*** DATA SECTION ***
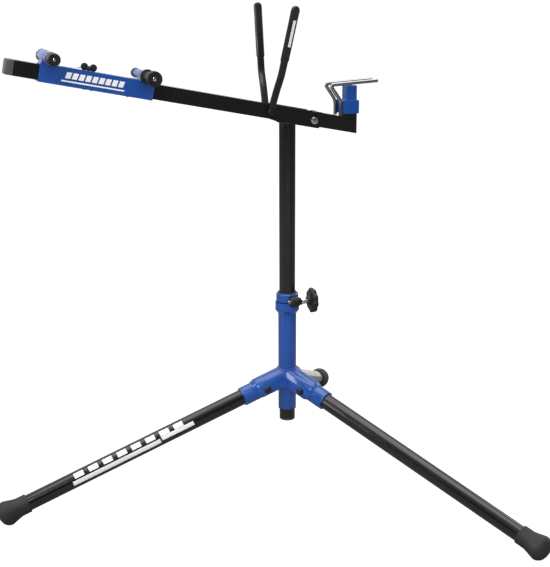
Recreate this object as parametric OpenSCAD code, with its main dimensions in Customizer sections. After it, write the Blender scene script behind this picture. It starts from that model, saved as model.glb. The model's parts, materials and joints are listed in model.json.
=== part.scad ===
// Folding bicycle repair stand: a three-leg base, a sliding post, and a sloping
// beam that carries a sliding fork mount, two frame guides and a bottom bracket cradle.
// The origin is on the floor at the centre of the footprint, +X runs along the beam
// towards the cradle, -Y is the near side and +Z is up.

/* [Tripod] */
// Distance from the post to the centre of each foot
foot_reach = 636; // [560:4:720]
// Height at which the leg axes would meet the post axis
hub_z = 254; // [240:1:270]
// Turn of the tripod under the beam
tripod_turn = 1.3; // [0:0.1:5]
// Diameter of the leg tubes
leg_d = 35; // [32:0.5:35]
// Radius of the rubber foot dome
foot_r = 28; // [25:0.5:30]
// Distance from the post axis to each leg pivot, along the leg
pivot_s = 60; // [58:1:62]

/* [Post] */
// Diameter of the sliding post
post_d = 35; // [33:0.5:35]
// Lowest point of the post above the floor
post_bottom = 149; // [125:1:160]
// Diameter of the hub tube
hub_d = 40; // [39.5:0.1:41]
// Lower end of the hub tube
hub_bottom = 178; // [170:1:185]
// Top face of the clamp collar
collar_top = 446; // [430:1:470]

/* [Beam] */
// Side of the square beam tube
beam_w = 30; // [28:0.5:30]
// Wall of the square beam tube
beam_wall = 2; // [1.5:0.1:2.5]
// Height of the beam centreline above the floor, at the post axis
beam_z = 833; // [780:1:860]
// Slope of the beam, fork end up
beam_tilt = 11.4; // [9:0.1:13]
// Distance from the post axis to the fork end of the beam
beam_left = 592; // [560:1:620]
// Horizontal distance from the post axis to the cut face at the cradle end
beam_right = 153; // [145:1:160]

/* [Carriage] */
// Distance from the post axis to the nearer end of the carriage
carriage_start = 297; // [290:1:310]
// Length of the carriage sleeve
carriage_len = 230; // [220:1:235]
// Distance from the post axis to the front axle
front_axle_t = 513; // [505:1:515]
// Distance from the post axis to the rear axle
rear_axle_t = 318; // [314:1:325]
// Width between the fork ends of a front wheel
front_width = 100; // [98:1:102]
// Width between the frame ends of a rear wheel
rear_width = 130; // [126:1:135]

/* [Frame guides] */
// Height of the guides above their pivot
guide_h = 211; // [190:1:230]
// Half of the distance between the tips of the guides
guide_spread = 113; // [95:1:116]
// Lean of the guides from vertical, towards the cradle
guide_lean = 4.8; // [0:0.1:8]

/* [Cradle] */
// Height of the cradle sleeve's lower edge above the floor
cradle_z = 829.5; // [829:0.5:835]
// Diameter of the cradle rods
rod_d = 8; // [7:0.5:8]
// Half of the distance between the two rods
rod_half_gap = 15; // [12:0.5:15.5]

/* [Hidden] */
$fn = 64;
play = 0.4;          // gap between sliding or folding faces
running = 0.05;      // radial gap of a pin or shaft in its bore
cut = 0.5;           // how far a cutting shape passes through a face

blue = [0.07, 0.20, 0.62];
black = [0.06, 0.06, 0.065];
plastic = [0.16, 0.15, 0.15];
rubber = [0.13, 0.13, 0.13];
chrome = [0.78, 0.79, 0.80];
steel = [0.62, 0.63, 0.65];
nylon = [0.10, 0.10, 0.10];

// The origin is at the centre of the box round the three feet.
post_x = foot_reach * (cos(tripod_turn) - cos(60 - tripod_turn)) / 2;
post_y = -foot_reach * (sin(60 + tripod_turn) - sin(60 - tripod_turn)) / 2;

// Tripod
leg_angles = [180 + tripod_turn, 300 + tripod_turn, 60 + tripod_turn];
foot_z = foot_r - 1;
leg_slope = atan((hub_z - foot_z) / foot_reach);
leg_len = foot_reach / cos(leg_slope);
leg_r = leg_d / 2;
leg_wall = 1.8;
socket_r = leg_r + 3.7;
socket_end = 113;
tube_start = pivot_s + 12;
hood_in = socket_r + play;
hood_r = hood_in + 4;
hood_end = pivot_s + 16;
hood_drop = 12;
bolt_r = 5;
cap_r = 8;
cap_h = 6.5;
boot_len = 44;
boot_r = leg_r + 3;

// Post, hub and collar
post_r = post_d / 2;
post_wall = 2;
hub_r = hub_d / 2;
hub_wall = 1.75;
hub_top = collar_top - 37;
collar_low_r = 26.4;
collar_up_r = 24.4;
bush_r = post_r + 1.5;
slit_z = collar_top - 21;
slit_h = 2.5;
clamp_y = -29;
clamp_z = collar_top - 15.5;
boss_r = 12;
boss_x0 = -5;
boss_x1 = 20;
stud_r = 4;
knob_x = 42.5;
knob_t = 11;
knob_lobes = 9;

// Beam, saddle and pivot
half = beam_w / 2;
pivot_t = -43;
pin_t = 55;
pin_n = -3;
pin_r = 4;
pin_head_r = 7;
cheek_in = half + play;
sheet = 2.5;
cheek_out = cheek_in + sheet;
saddle_t0 = -55;
saddle_t1 = 71;
end_cap_len = 16;
stub_c = beam_right - half;
stub_top = cradle_z + 23.5;

// Carriage
sleeve_in = half + play;
sleeve_out = sleeve_in + 2.4;
front_tube_r = 12.5;
front_n = sleeve_out + front_tube_r + 0.1;
rear_tube_r = 9.5;
rear_n = sleeve_out + rear_tube_r + 0.1;
axle_r = 4.5;
skewer_r = 2.5;
front_near = -45;
front_far = front_near + front_width;
rear_near = -65;
rear_far = rear_near + rear_width;
roller_y = -27;
dropout_gap = 5;
wing_t = -429;

// Guides
arm_w = 15;
arm_t = 5;
arm_y = cheek_out + 0.6 + arm_t / 2;
arm_path = [[arm_y, -0.1], [arm_y, 10], [40, 45], [61, 77], [guide_spread, guide_h]];
grip_len = 122;
grip_w = 18;
grip_t = 9;

// Cradle
cradle_in = half + play;
cradle_out = cradle_in + 3.1;
cradle_h = 27.5;
rod_r = rod_d / 2;
riser_w = 24;
riser_d = 25;
riser_c = stub_c + 3.6;
riser_top = cradle_z + 57;
rod_x = stub_c - cradle_out - rod_r - 0.05;
rod_bend = 8;
lap = 1;             // how far a straight rod reaches into its bend
rod_tip = 1.5;       // tapered length at a rod's end
rod_path = [[rod_x, cradle_z - 3.5], [rod_x, cradle_z + 26.5], [rod_x - 24.6, cradle_z + 61.3],
            [rod_x + 83, cradle_z + 66.9]];

// ---- frames of reference ----

module on_post() translate([post_x, post_y, 0]) children();

// x along the beam towards the cradle, z square to the beam
module on_beam() on_post() translate([0, 0, beam_z]) rotate([0, beam_tilt, 0]) children();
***
PROBLEM REQUIREMENTS: Word for word, reproduce the listing above from its start up to and including the line that has "collar_top = 446; // [430:1:470]". Give only those lines.

PROBLEM SOLUTION:
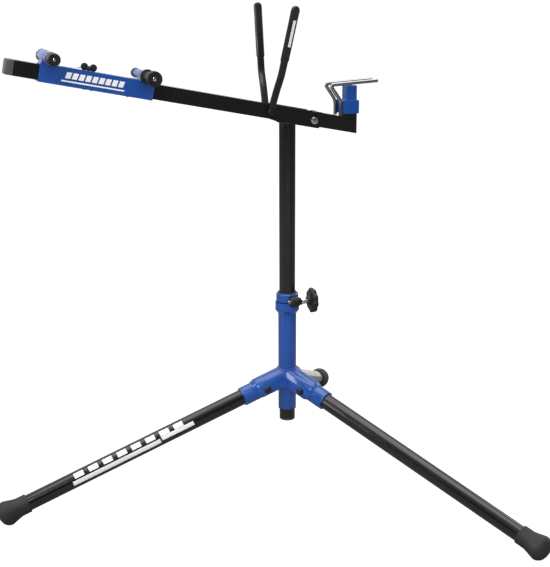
Recreate this object as parametric OpenSCAD code, with its main dimensions in Customizer sections. After it, write the Blender scene script behind this picture. It starts from that model, saved as model.glb. The model's parts, materials and joints are listed in model.json.
=== part.scad ===
// Folding bicycle repair stand: a three-leg base, a sliding post, and a sloping
// beam that carries a sliding fork mount, two frame guides and a bottom bracket cradle.
// The origin is on the floor at the centre of the footprint, +X runs along the beam
// towards the cradle, -Y is the near side and +Z is up.

/* [Tripod] */
// Distance from the post to the centre of each foot
foot_reach = 636; // [560:4:720]
// Height at which the leg axes would meet the post axis
hub_z = 254; // [240:1:270]
// Turn of the tripod under the beam
tripod_turn = 1.3; // [0:0.1:5]
// Diameter of the leg tubes
leg_d = 35; // [32:0.5:35]
// Radius of the rubber foot dome
foot_r = 28; // [25:0.5:30]
// Distance from the post axis to each leg pivot, along the leg
pivot_s = 60; // [58:1:62]

/* [Post] */
// Diameter of the sliding post
post_d = 35; // [33:0.5:35]
// Lowest point of the post above the floor
post_bottom = 149; // [125:1:160]
// Diameter of the hub tube
hub_d = 40; // [39.5:0.1:41]
// Lower end of the hub tube
hub_bottom = 178; // [170:1:185]
// Top face of the clamp collar
collar_top = 446; // [430:1:470]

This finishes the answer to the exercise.